What is being asked
Take the data below and repeat it exactly.

** begin Dataset content **

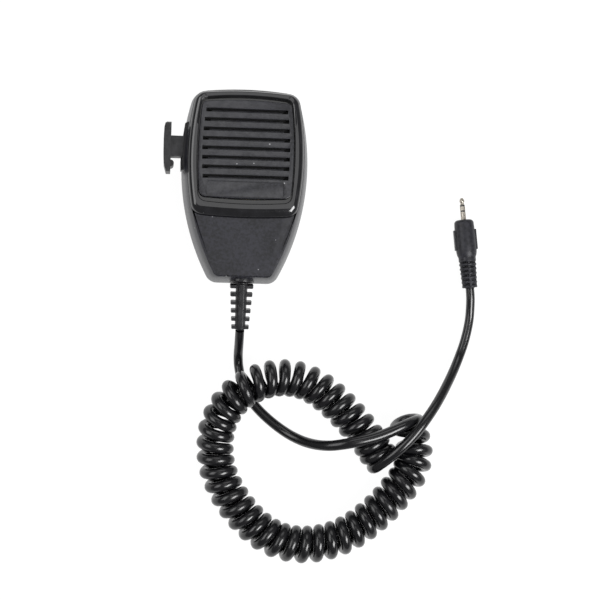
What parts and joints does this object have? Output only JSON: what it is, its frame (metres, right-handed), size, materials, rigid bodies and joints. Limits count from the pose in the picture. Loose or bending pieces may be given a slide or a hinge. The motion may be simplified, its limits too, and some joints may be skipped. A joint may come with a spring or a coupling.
{
  "type": "hand microphone",
  "caption": "Hand microphone with a slotted grille in a raised bezel, a side push-to-talk key, a rear hang-up button and a curly cord ending in a slim three-pole plug.",
  "frame": {"origin": "middle of the hang-up button's flat outer face, which the microphone lies on", "axes": "+X to the right of the grille, +Y along the housing away from the cord, +Z out of the grille"},
  "size_m": [0.1578, 0.2294, 0.032],
  "materials": {
    "cover_plastic": "fine spark-eroded matte",
    "polished_plastic": "polished",
    "satin_plastic": "satin",
    "dust_cloth": "woven",
    "soft_rubber": "moulded",
    "capsule_can": "drawn",
    "wire_red": "extruded",
    "board_laminate": "solder mask over laminate",
    "zinc_steel": "zinc plated",
    "capacitor_sleeve": "shrunk sleeve",
    "resistor_body": "lacquer",
    "chip_epoxy": "moulded",
    "trimmer_blue": "moulded",
    "trimmer_white": "moulded",
    "header_nylon": "moulded",
    "wire_blue": "extruded",
    "key_plastic": "fine matte",
    "guide_plastic": "moulded",
    "spring_steel": "drawn wire",
    "switch_body": "moulded",
    "plunger_red": "moulded",
    "tinned_brass": "tinned",
    "black_screw": "black oxide",
    "insert_brass": "turned",
    "relief_rubber": "moulded, satin",
    "cord_jacket": "smooth jacket",
    "plug_plastic": "moulded, satin",
    "core_plastic": "moulded",
    "contact_nickel": "nickel plated"
  },
  "bodies": {
    "housing": {"front_cover": "cover_plastic", "rear_cover": "cover_plastic", "grille_bezel": "polished_plastic", "grille_panel": "satin_plastic", "dust_cloth": "dust_cloth", "capsule_boot": "soft_rubber", "mic_capsule": "capsule_can", "capsule_wires": "wire_red", "circuit_board": "board_laminate", "board_screws": "zinc_steel", "capacitors": "capacitor_sleeve", "resistors": "resistor_body", "amplifier_chip": "chip_epoxy", "trimmer_base": "trimmer_blue", "wire_header": "header_nylon", "cord_wires": "wire_blue", "ptt_guide": "guide_plastic", "ptt_spring": "spring_steel", "ptt_switch": "switch_body", "switch_terminals": "tinned_brass", "hang_button": "key_plastic", "hang_screw": "zinc_steel", "hang_washer": "zinc_steel", "cover_screws": "black_screw", "thread_inserts": "insert_brass", "cord_clamp": "zinc_steel", "clamp_screws": "zinc_steel", "strain_relief": "relief_rubber", "cord_end": "cord_jacket", "cord_lead": "cord_jacket", "cord_coil": "cord_jacket", "cord_plug_lead": "cord_jacket", "plug_body": "plug_plastic", "plug_core": "core_plastic", "plug_sleeve": "contact_nickel", "plug_ring": "contact_nickel", "plug_tip": "contact_nickel"},
    "key": {"ptt_key": "key_plastic"},
    "plunger": {"switch_plunger": "plunger_red"},
    "rotor": {"trimmer_rotor": "trimmer_white"}
  },
  "joints": [
    {"name": "ptt_press", "type": "slide", "parent": "housing", "child": "key", "axis": [1, 0, 0], "range_m": [0, 0.0025], "stiffness_N_per_m": 600, "springref_m": -0.002, "deforming": ["ptt_spring"]},
    {"name": "plunger_press", "type": "slide", "parent": "housing", "child": "plunger", "axis": [1, 0, 0], "range_m": [0, 0.0008]},
    {"name": "trimmer_turn", "type": "hinge", "parent": "housing", "child": "rotor", "pos_m": [0.0125, -0.0182, 0.019], "axis": [0, 0, 1], "range_deg": [-130, 130]}
  ],
  "couplings": [
    {"joint": "plunger_press", "follows": "ptt_press", "ratio": 0.32}
  ]
}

** end Dataset content **

Answer to this problem
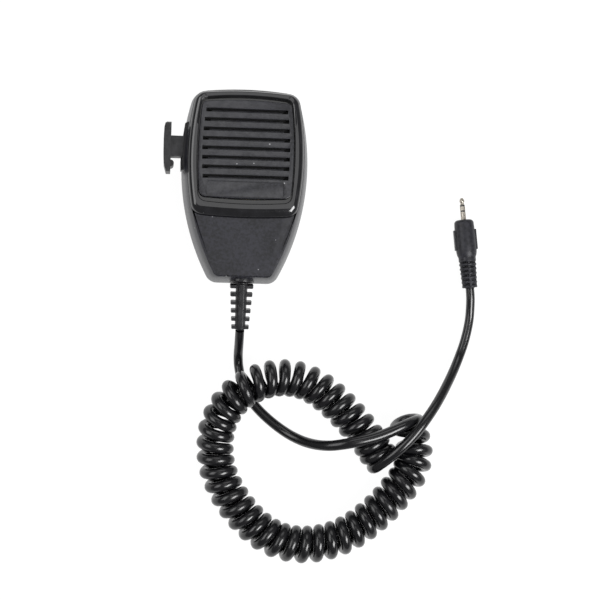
What parts and joints does this object have? Output only JSON: what it is, its frame (metres, right-handed), size, materials, rigid bodies and joints. Limits count from the pose in the picture. Loose or bending pieces may be given a slide or a hinge. The motion may be simplified, its limits too, and some joints may be skipped. A joint may come with a spring or a coupling.
{
  "type": "hand microphone",
  "caption": "Hand microphone with a slotted grille in a raised bezel, a side push-to-talk key, a rear hang-up button and a curly cord ending in a slim three-pole plug.",
  "frame": {"origin": "middle of the hang-up button's flat outer face, which the microphone lies on", "axes": "+X to the right of the grille, +Y along the housing away from the cord, +Z out of the grille"},
  "size_m": [0.1578, 0.2294, 0.032],
  "materials": {
    "cover_plastic": "fine spark-eroded matte",
    "polished_plastic": "polished",
    "satin_plastic": "satin",
    "dust_cloth": "woven",
    "soft_rubber": "moulded",
    "capsule_can": "drawn",
    "wire_red": "extruded",
    "board_laminate": "solder mask over laminate",
    "zinc_steel": "zinc plated",
    "capacitor_sleeve": "shrunk sleeve",
    "resistor_body": "lacquer",
    "chip_epoxy": "moulded",
    "trimmer_blue": "moulded",
    "trimmer_white": "moulded",
    "header_nylon": "moulded",
    "wire_blue": "extruded",
    "key_plastic": "fine matte",
    "guide_plastic": "moulded",
    "spring_steel": "drawn wire",
    "switch_body": "moulded",
    "plunger_red": "moulded",
    "tinned_brass": "tinned",
    "black_screw": "black oxide",
    "insert_brass": "turned",
    "relief_rubber": "moulded, satin",
    "cord_jacket": "smooth jacket",
    "plug_plastic": "moulded, satin",
    "core_plastic": "moulded",
    "contact_nickel": "nickel plated"
  },
  "bodies": {
    "housing": {"front_cover": "cover_plastic", "rear_cover": "cover_plastic", "grille_bezel": "polished_plastic", "grille_panel": "satin_plastic", "dust_cloth": "dust_cloth", "capsule_boot": "soft_rubber", "mic_capsule": "capsule_can", "capsule_wires": "wire_red", "circuit_board": "board_laminate", "board_screws": "zinc_steel", "capacitors": "capacitor_sleeve", "resistors": "resistor_body", "amplifier_chip": "chip_epoxy", "trimmer_base": "trimmer_blue", "wire_header": "header_nylon", "cord_wires": "wire_blue", "ptt_guide": "guide_plastic", "ptt_spring": "spring_steel", "ptt_switch": "switch_body", "switch_terminals": "tinned_brass", "hang_button": "key_plastic", "hang_screw": "zinc_steel", "hang_washer": "zinc_steel", "cover_screws": "black_screw", "thread_inserts": "insert_brass", "cord_clamp": "zinc_steel", "clamp_screws": "zinc_steel", "strain_relief": "relief_rubber", "cord_end": "cord_jacket", "cord_lead": "cord_jacket", "cord_coil": "cord_jacket", "cord_plug_lead": "cord_jacket", "plug_body": "plug_plastic", "plug_core": "core_plastic", "plug_sleeve": "contact_nickel", "plug_ring": "contact_nickel", "plug_tip": "contact_nickel"},
    "key": {"ptt_key": "key_plastic"},
    "plunger": {"switch_plunger": "plunger_red"},
    "rotor": {"trimmer_rotor": "trimmer_white"}
  },
  "joints": [
    {"name": "ptt_press", "type": "slide", "parent": "housing", "child": "key", "axis": [1, 0, 0], "range_m": [0, 0.0025], "stiffness_N_per_m": 600, "springref_m": -0.002, "deforming": ["ptt_spring"]},
    {"name": "plunger_press", "type": "slide", "parent": "housing", "child": "plunger", "axis": [1, 0, 0], "range_m": [0, 0.0008]},
    {"name": "trimmer_turn", "type": "hinge", "parent": "housing", "child": "rotor", "pos_m": [0.0125, -0.0182, 0.019], "axis": [0, 0, 1], "range_deg": [-130, 130]}
  ],
  "couplings": [
    {"joint": "plunger_press", "follows": "ptt_press", "ratio": 0.32}
  ]
}